======== DATA PROVIDED ========

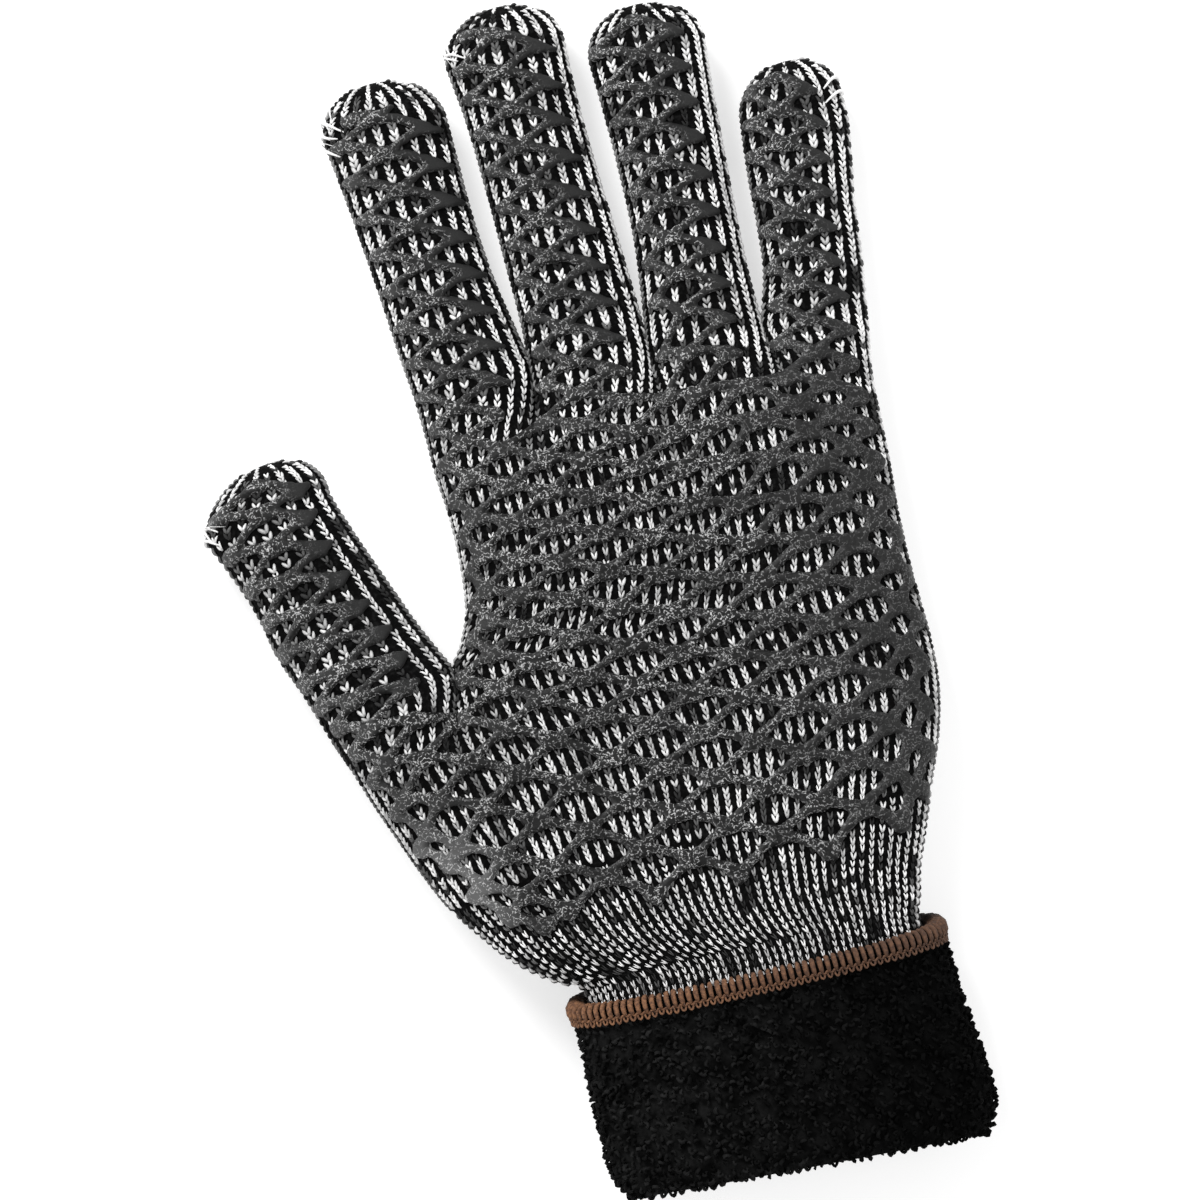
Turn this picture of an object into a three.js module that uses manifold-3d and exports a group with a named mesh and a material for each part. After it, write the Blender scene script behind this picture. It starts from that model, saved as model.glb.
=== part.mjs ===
// Terry cloth glove, left hand, lying on its back with the palm up.
// Millimetres. +Z is up, +Y runs from the cuff to the fingertips, +X to the little finger side.
// The origin is on the floor, under the middle of the palm.
import * as THREE from "three";
import { mergeVertices } from "three/addons/utils/BufferGeometryUtils.js";
import Module from "manifold-3d";

const wasm = await Module();
wasm.setup();

const WALL = 3.2;            // knitted shell with its terry lining
const GAP = 0.3;             // air left between neighbouring pieces
const PALM_SQUARE = 2.5;     // superellipse power of the palm's section
const DIGIT_SQUARE = 2.15;   // superellipse power of a finger's section
const REST_FLAT = 1.07;      // how far the underside is pressed flat where it rests
const WEB_LENGTH = 18;       // length of the valley that ends in a finger crotch
const THUMB_WEB = 20;        // the same for the thumb
const THUMB_CROTCH = 8;
const FINGER_CROTCH = 68;
const FINGER_ROOT = 72;      // the row where a finger is parted from the palm
const THUMB_ROOT = 16;
const SEGMENTS = 6;          // facets across the upper side of one digit

// The palm and wrist: one row per course. "split" is the line that goes on to the thumb crotch.
const PALM = table(
  ["v", "leftX", "leftY", "split", "rightX", "top", "low", "mid"], [
    [-111, -38.6, -111, -28, 35.9, 28.6, 4.6, 16.6],
    [-90, -38.6, -90, -28, 35.6, 28.6, 4.6, 16.6],
    [-72, -38.7, -72, -29, 35.6, 28.5, 4.6, 16.55],
    [-66.5, -40.4, -66.5, -31, 35.9, 28.3, 4.6, 16.45],
    [-64.5, -44.6, -64.8, -33, 36.8, 28.2, 4.3, 16.25],
    [-58, -52.4, -58.8, -38, 38.4, 28.1, 2.6, 15.35],
    [-50, -58.2, -52, -42, 41.5, 28, 0.4, 14.2],
    [-40, -64.2, -43.5, -45, 45.2, 27.6, 0, 13.8],
    [-30, -68.1, -35.5, -47, 49, 27.2, 0, 13.6],
    [-20, -71.6, -27, -48.5, 51.4, 26.8, 0, 13.4],
    [-10, -75.2, -18, -49.8, 52, 26.4, 0, 13.2],
    [0, -78.6, -8.5, -51, 51.6, 26, 0, 13],
    [8, -81, -2.5, -52, 51.3, 25.6, 0, 12.8],
    [11, -81, -2.5, -49.6, 51.2, 25.5, 0, 12.75],
    [15, -81, -2.5, -47.5, 51.3, 25.4, 0, 12.7],
    [20, -81, -2.5, -45.8, 51.3, 25.3, 0, 12.65],
    [30, -81, -2.5, -44.8, 51.9, 25.1, 0, 12.55],
    [40, -81, -2.5, -44.8, 52.2, 24.8, 0, 12.4],
    [50, -81, -2.5, -45.7, 52.5, 24, 0, 12],
    [60, -81, -2.5, -46, 54, 22, 0, 11],
    [68, -81, -2.5, -46.5, 55, 20, 0, 10],
  ]);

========

__GOAL__
Write the material out exactly, with nothing left out.

__FULL SOLUTION__
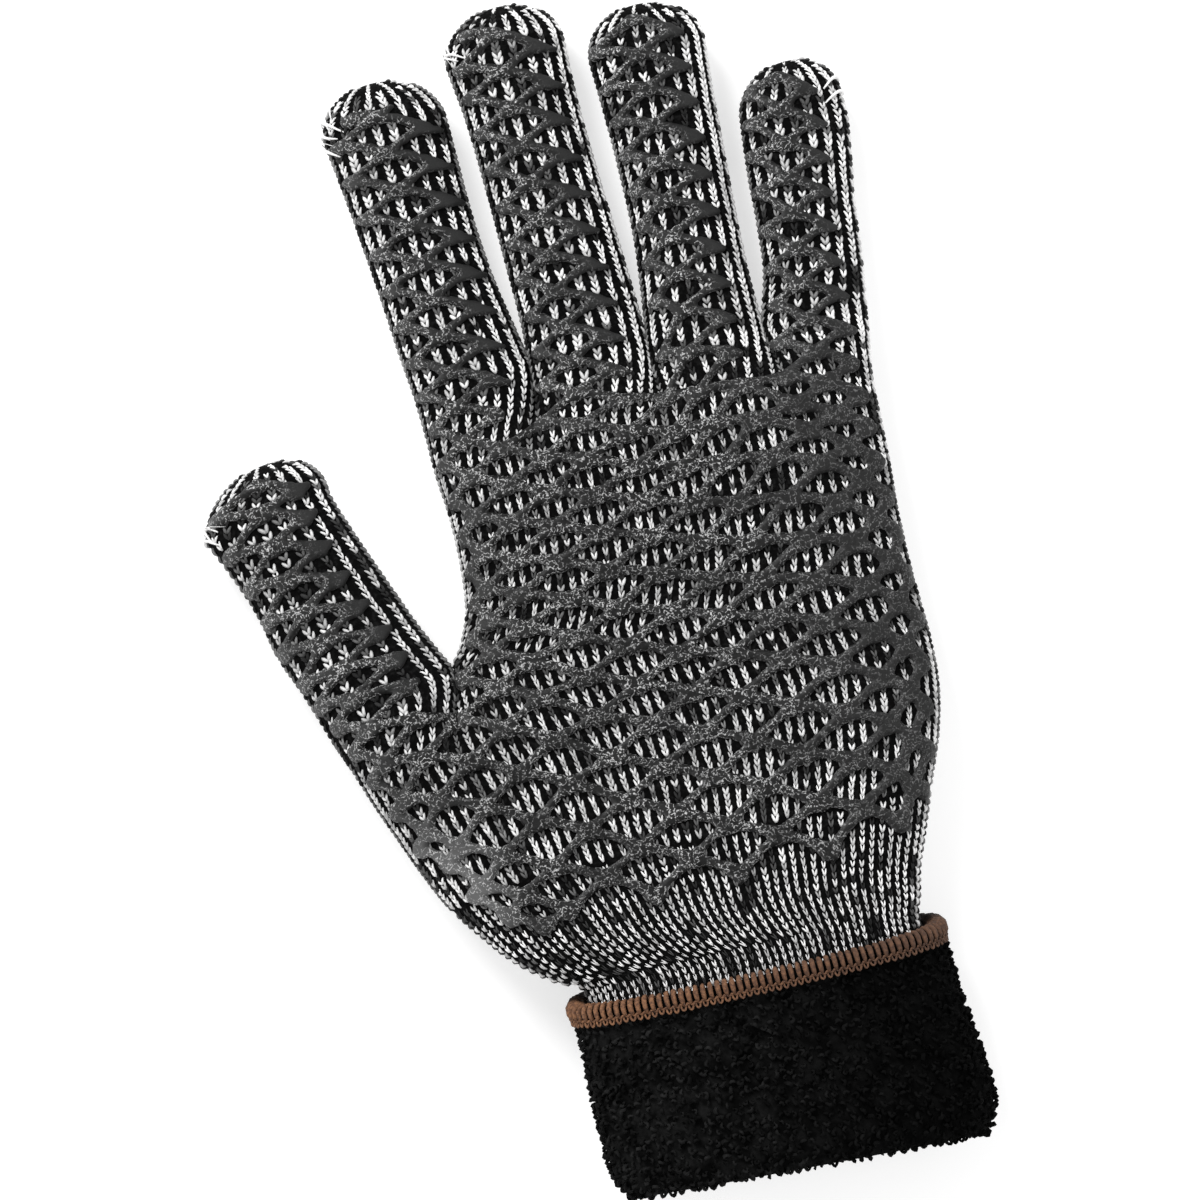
Turn this picture of an object into a three.js module that uses manifold-3d and exports a group with a named mesh and a material for each part. After it, write the Blender scene script behind this picture. It starts from that model, saved as model.glb.
=== part.mjs ===
// Terry cloth glove, left hand, lying on its back with the palm up.
// Millimetres. +Z is up, +Y runs from the cuff to the fingertips, +X to the little finger side.
// The origin is on the floor, under the middle of the palm.
import * as THREE from "three";
import { mergeVertices } from "three/addons/utils/BufferGeometryUtils.js";
import Module from "manifold-3d";

const wasm = await Module();
wasm.setup();

const WALL = 3.2;            // knitted shell with its terry lining
const GAP = 0.3;             // air left between neighbouring pieces
const PALM_SQUARE = 2.5;     // superellipse power of the palm's section
const DIGIT_SQUARE = 2.15;   // superellipse power of a finger's section
const REST_FLAT = 1.07;      // how far the underside is pressed flat where it rests
const WEB_LENGTH = 18;       // length of the valley that ends in a finger crotch
const THUMB_WEB = 20;        // the same for the thumb
const THUMB_CROTCH = 8;
const FINGER_CROTCH = 68;
const FINGER_ROOT = 72;      // the row where a finger is parted from the palm
const THUMB_ROOT = 16;
const SEGMENTS = 6;          // facets across the upper side of one digit

// The palm and wrist: one row per course. "split" is the line that goes on to the thumb crotch.
const PALM = table(
  ["v", "leftX", "leftY", "split", "rightX", "top", "low", "mid"], [
    [-111, -38.6, -111, -28, 35.9, 28.6, 4.6, 16.6],
    [-90, -38.6, -90, -28, 35.6, 28.6, 4.6, 16.6],
    [-72, -38.7, -72, -29, 35.6, 28.5, 4.6, 16.55],
    [-66.5, -40.4, -66.5, -31, 35.9, 28.3, 4.6, 16.45],
    [-64.5, -44.6, -64.8, -33, 36.8, 28.2, 4.3, 16.25],
    [-58, -52.4, -58.8, -38, 38.4, 28.1, 2.6, 15.35],
    [-50, -58.2, -52, -42, 41.5, 28, 0.4, 14.2],
    [-40, -64.2, -43.5, -45, 45.2, 27.6, 0, 13.8],
    [-30, -68.1, -35.5, -47, 49, 27.2, 0, 13.6],
    [-20, -71.6, -27, -48.5, 51.4, 26.8, 0, 13.4],
    [-10, -75.2, -18, -49.8, 52, 26.4, 0, 13.2],
    [0, -78.6, -8.5, -51, 51.6, 26, 0, 13],
    [8, -81, -2.5, -52, 51.3, 25.6, 0, 12.8],
    [11, -81, -2.5, -49.6, 51.2, 25.5, 0, 12.75],
    [15, -81, -2.5, -47.5, 51.3, 25.4, 0, 12.7],
    [20, -81, -2.5, -45.8, 51.3, 25.3, 0, 12.65],
    [30, -81, -2.5, -44.8, 51.9, 25.1, 0, 12.55],
    [40, -81, -2.5, -44.8, 52.2, 24.8, 0, 12.4],
    [50, -81, -2.5, -45.7, 52.5, 24, 0, 12],
    [60, -81, -2.5, -46, 54, 22, 0, 11],
    [68, -81, -2.5, -46.5, 55, 20, 0, 10],
  ]);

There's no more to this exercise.